§ **SOURCE EXCERPT**
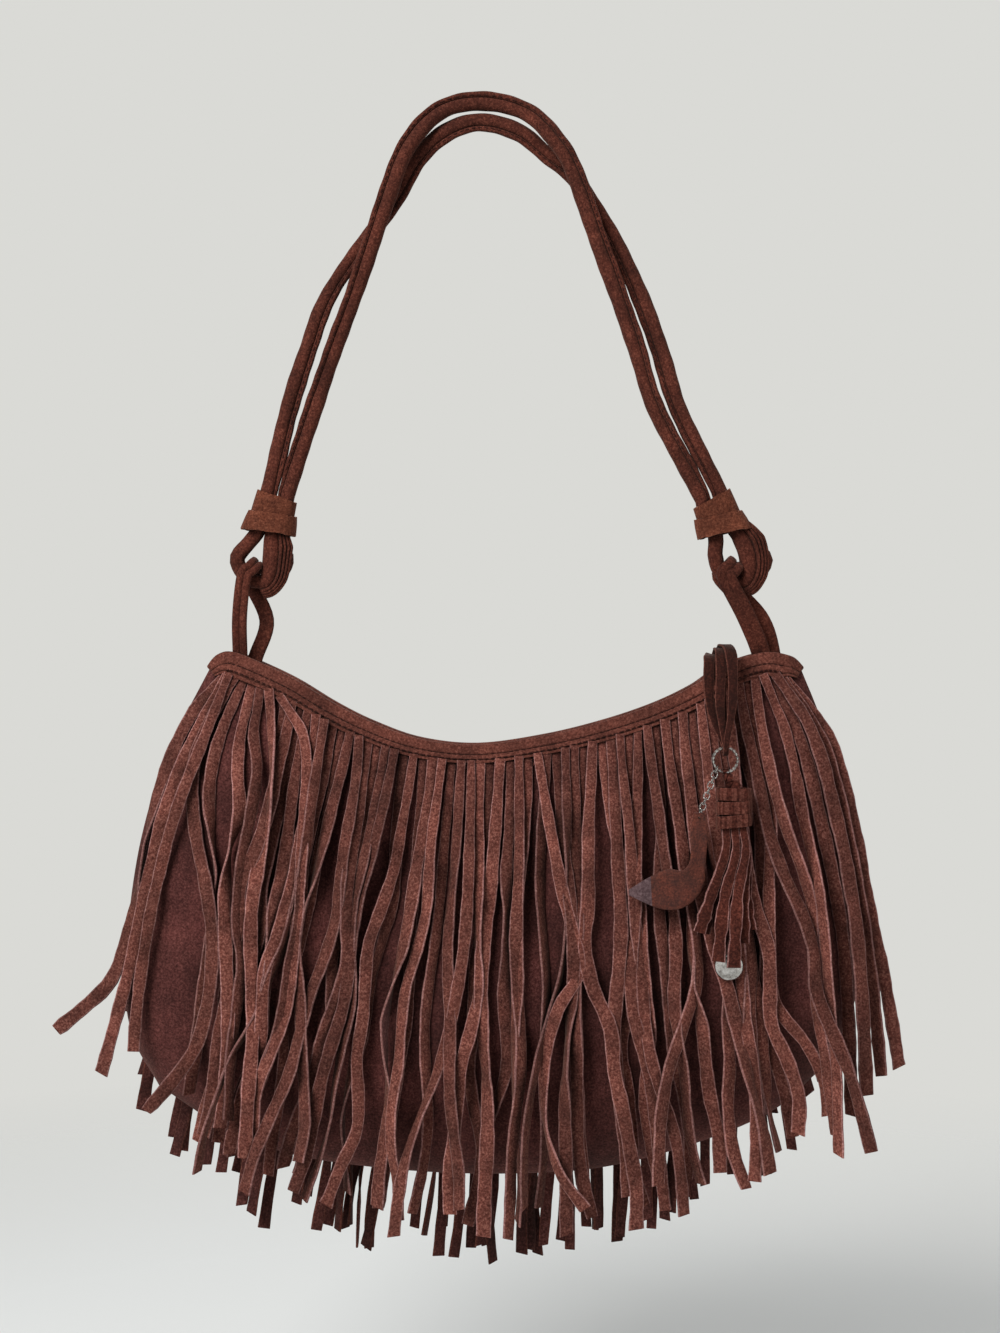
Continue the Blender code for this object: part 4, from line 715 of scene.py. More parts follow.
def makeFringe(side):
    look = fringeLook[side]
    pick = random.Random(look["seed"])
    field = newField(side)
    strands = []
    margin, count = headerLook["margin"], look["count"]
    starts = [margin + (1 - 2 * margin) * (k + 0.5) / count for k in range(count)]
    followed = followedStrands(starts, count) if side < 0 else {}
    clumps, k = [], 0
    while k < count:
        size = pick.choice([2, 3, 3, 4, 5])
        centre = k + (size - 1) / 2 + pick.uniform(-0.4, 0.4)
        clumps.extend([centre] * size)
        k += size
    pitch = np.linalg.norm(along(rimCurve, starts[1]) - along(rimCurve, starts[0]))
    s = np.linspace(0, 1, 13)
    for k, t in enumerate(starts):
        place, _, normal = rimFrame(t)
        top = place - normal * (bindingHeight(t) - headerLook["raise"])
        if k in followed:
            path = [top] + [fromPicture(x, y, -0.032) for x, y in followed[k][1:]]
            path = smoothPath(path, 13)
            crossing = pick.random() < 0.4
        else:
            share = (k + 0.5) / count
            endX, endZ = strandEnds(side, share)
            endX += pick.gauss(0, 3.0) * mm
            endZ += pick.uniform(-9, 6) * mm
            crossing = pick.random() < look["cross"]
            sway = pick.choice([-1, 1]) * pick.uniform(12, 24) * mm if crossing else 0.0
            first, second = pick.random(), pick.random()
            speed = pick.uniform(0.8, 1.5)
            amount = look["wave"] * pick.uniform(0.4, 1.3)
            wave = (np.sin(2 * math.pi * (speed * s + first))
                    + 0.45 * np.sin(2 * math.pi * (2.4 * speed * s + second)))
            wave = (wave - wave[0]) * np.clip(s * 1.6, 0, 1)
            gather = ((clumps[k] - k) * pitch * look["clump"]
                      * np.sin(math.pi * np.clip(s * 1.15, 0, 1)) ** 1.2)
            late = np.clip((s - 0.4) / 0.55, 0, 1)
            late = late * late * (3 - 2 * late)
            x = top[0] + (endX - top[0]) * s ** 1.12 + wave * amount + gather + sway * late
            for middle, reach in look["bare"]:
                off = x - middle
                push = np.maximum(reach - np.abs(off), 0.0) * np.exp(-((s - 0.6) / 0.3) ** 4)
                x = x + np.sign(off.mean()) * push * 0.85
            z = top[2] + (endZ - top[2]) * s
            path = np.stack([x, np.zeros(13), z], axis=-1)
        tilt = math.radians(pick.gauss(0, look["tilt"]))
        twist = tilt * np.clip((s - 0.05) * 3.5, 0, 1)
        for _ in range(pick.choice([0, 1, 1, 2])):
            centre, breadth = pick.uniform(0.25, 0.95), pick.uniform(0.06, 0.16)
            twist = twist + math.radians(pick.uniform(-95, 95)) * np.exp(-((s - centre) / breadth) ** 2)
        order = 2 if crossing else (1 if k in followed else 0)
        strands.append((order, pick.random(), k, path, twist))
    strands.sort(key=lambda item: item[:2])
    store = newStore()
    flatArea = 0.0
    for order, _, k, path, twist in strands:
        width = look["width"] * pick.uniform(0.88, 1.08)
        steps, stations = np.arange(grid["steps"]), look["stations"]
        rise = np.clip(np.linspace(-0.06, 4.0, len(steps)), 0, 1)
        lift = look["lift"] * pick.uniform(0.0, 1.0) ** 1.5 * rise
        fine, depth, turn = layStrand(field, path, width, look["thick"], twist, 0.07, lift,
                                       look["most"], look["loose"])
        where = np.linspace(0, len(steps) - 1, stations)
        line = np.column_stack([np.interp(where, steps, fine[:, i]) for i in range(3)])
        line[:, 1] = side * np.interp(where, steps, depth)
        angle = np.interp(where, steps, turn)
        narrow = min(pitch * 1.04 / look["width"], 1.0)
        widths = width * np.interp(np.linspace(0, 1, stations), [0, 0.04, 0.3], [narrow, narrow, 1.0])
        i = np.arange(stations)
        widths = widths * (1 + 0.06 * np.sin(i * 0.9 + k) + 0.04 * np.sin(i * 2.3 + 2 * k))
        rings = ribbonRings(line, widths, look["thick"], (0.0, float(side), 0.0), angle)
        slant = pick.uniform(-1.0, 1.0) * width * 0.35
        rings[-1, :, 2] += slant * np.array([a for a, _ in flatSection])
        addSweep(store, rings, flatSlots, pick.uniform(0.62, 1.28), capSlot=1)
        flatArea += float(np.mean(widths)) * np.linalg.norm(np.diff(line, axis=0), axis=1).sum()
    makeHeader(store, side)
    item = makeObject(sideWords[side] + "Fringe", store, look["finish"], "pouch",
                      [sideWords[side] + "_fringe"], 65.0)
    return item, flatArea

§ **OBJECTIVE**
From the listing above, reproduce all the lines exactly.

§ **CORRECT OUTPUT**
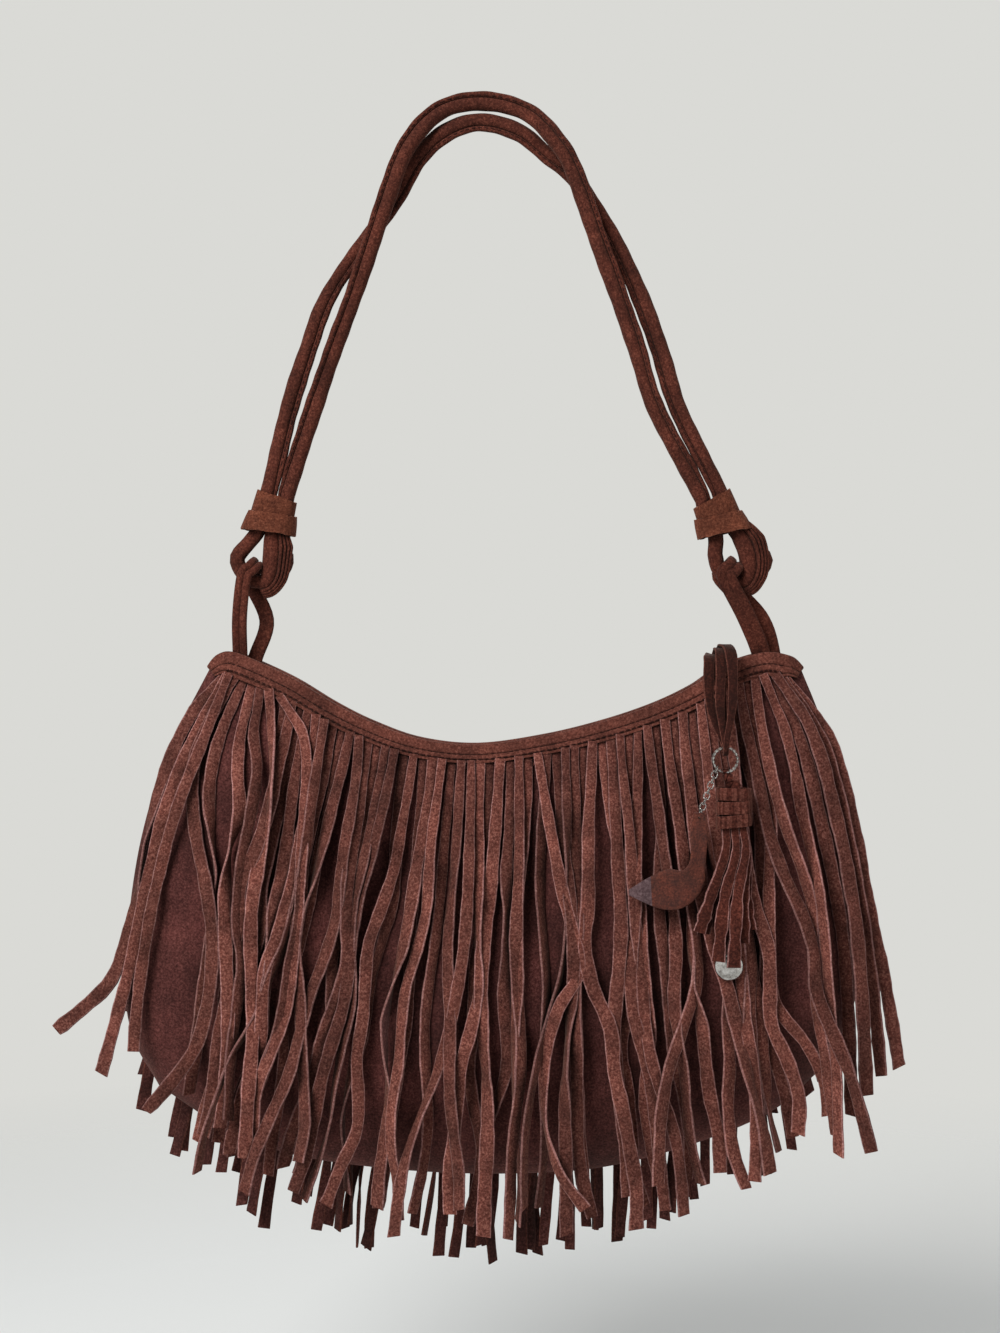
Continue the Blender code for this object: part 4, from line 715 of scene.py. More parts follow.
def makeFringe(side):
    look = fringeLook[side]
    pick = random.Random(look["seed"])
    field = newField(side)
    strands = []
    margin, count = headerLook["margin"], look["count"]
    starts = [margin + (1 - 2 * margin) * (k + 0.5) / count for k in range(count)]
    followed = followedStrands(starts, count) if side < 0 else {}
    clumps, k = [], 0
    while k < count:
        size = pick.choice([2, 3, 3, 4, 5])
        centre = k + (size - 1) / 2 + pick.uniform(-0.4, 0.4)
        clumps.extend([centre] * size)
        k += size
    pitch = np.linalg.norm(along(rimCurve, starts[1]) - along(rimCurve, starts[0]))
    s = np.linspace(0, 1, 13)
    for k, t in enumerate(starts):
        place, _, normal = rimFrame(t)
        top = place - normal * (bindingHeight(t) - headerLook["raise"])
        if k in followed:
            path = [top] + [fromPicture(x, y, -0.032) for x, y in followed[k][1:]]
            path = smoothPath(path, 13)
            crossing = pick.random() < 0.4
        else:
            share = (k + 0.5) / count
            endX, endZ = strandEnds(side, share)
            endX += pick.gauss(0, 3.0) * mm
            endZ += pick.uniform(-9, 6) * mm
            crossing = pick.random() < look["cross"]
            sway = pick.choice([-1, 1]) * pick.uniform(12, 24) * mm if crossing else 0.0
            first, second = pick.random(), pick.random()
            speed = pick.uniform(0.8, 1.5)
            amount = look["wave"] * pick.uniform(0.4, 1.3)
            wave = (np.sin(2 * math.pi * (speed * s + first))
                    + 0.45 * np.sin(2 * math.pi * (2.4 * speed * s + second)))
            wave = (wave - wave[0]) * np.clip(s * 1.6, 0, 1)
            gather = ((clumps[k] - k) * pitch * look["clump"]
                      * np.sin(math.pi * np.clip(s * 1.15, 0, 1)) ** 1.2)
            late = np.clip((s - 0.4) / 0.55, 0, 1)
            late = late * late * (3 - 2 * late)
            x = top[0] + (endX - top[0]) * s ** 1.12 + wave * amount + gather + sway * late
            for middle, reach in look["bare"]:
                off = x - middle
                push = np.maximum(reach - np.abs(off), 0.0) * np.exp(-((s - 0.6) / 0.3) ** 4)
                x = x + np.sign(off.mean()) * push * 0.85
            z = top[2] + (endZ - top[2]) * s
            path = np.stack([x, np.zeros(13), z], axis=-1)
        tilt = math.radians(pick.gauss(0, look["tilt"]))
        twist = tilt * np.clip((s - 0.05) * 3.5, 0, 1)
        for _ in range(pick.choice([0, 1, 1, 2])):
            centre, breadth = pick.uniform(0.25, 0.95), pick.uniform(0.06, 0.16)
            twist = twist + math.radians(pick.uniform(-95, 95)) * np.exp(-((s - centre) / breadth) ** 2)
        order = 2 if crossing else (1 if k in followed else 0)
        strands.append((order, pick.random(), k, path, twist))
    strands.sort(key=lambda item: item[:2])
    store = newStore()
    flatArea = 0.0
    for order, _, k, path, twist in strands:
        width = look["width"] * pick.uniform(0.88, 1.08)
        steps, stations = np.arange(grid["steps"]), look["stations"]
        rise = np.clip(np.linspace(-0.06, 4.0, len(steps)), 0, 1)
        lift = look["lift"] * pick.uniform(0.0, 1.0) ** 1.5 * rise
        fine, depth, turn = layStrand(field, path, width, look["thick"], twist, 0.07, lift,
                                       look["most"], look["loose"])
        where = np.linspace(0, len(steps) - 1, stations)
        line = np.column_stack([np.interp(where, steps, fine[:, i]) for i in range(3)])
        line[:, 1] = side * np.interp(where, steps, depth)
        angle = np.interp(where, steps, turn)
        narrow = min(pitch * 1.04 / look["width"], 1.0)
        widths = width * np.interp(np.linspace(0, 1, stations), [0, 0.04, 0.3], [narrow, narrow, 1.0])
        i = np.arange(stations)
        widths = widths * (1 + 0.06 * np.sin(i * 0.9 + k) + 0.04 * np.sin(i * 2.3 + 2 * k))
        rings = ribbonRings(line, widths, look["thick"], (0.0, float(side), 0.0), angle)
        slant = pick.uniform(-1.0, 1.0) * width * 0.35
        rings[-1, :, 2] += slant * np.array([a for a, _ in flatSection])
        addSweep(store, rings, flatSlots, pick.uniform(0.62, 1.28), capSlot=1)
        flatArea += float(np.mean(widths)) * np.linalg.norm(np.diff(line, axis=0), axis=1).sum()
    makeHeader(store, side)
    item = makeObject(sideWords[side] + "Fringe", store, look["finish"], "pouch",
                      [sideWords[side] + "_fringe"], 65.0)
    return item, flatArea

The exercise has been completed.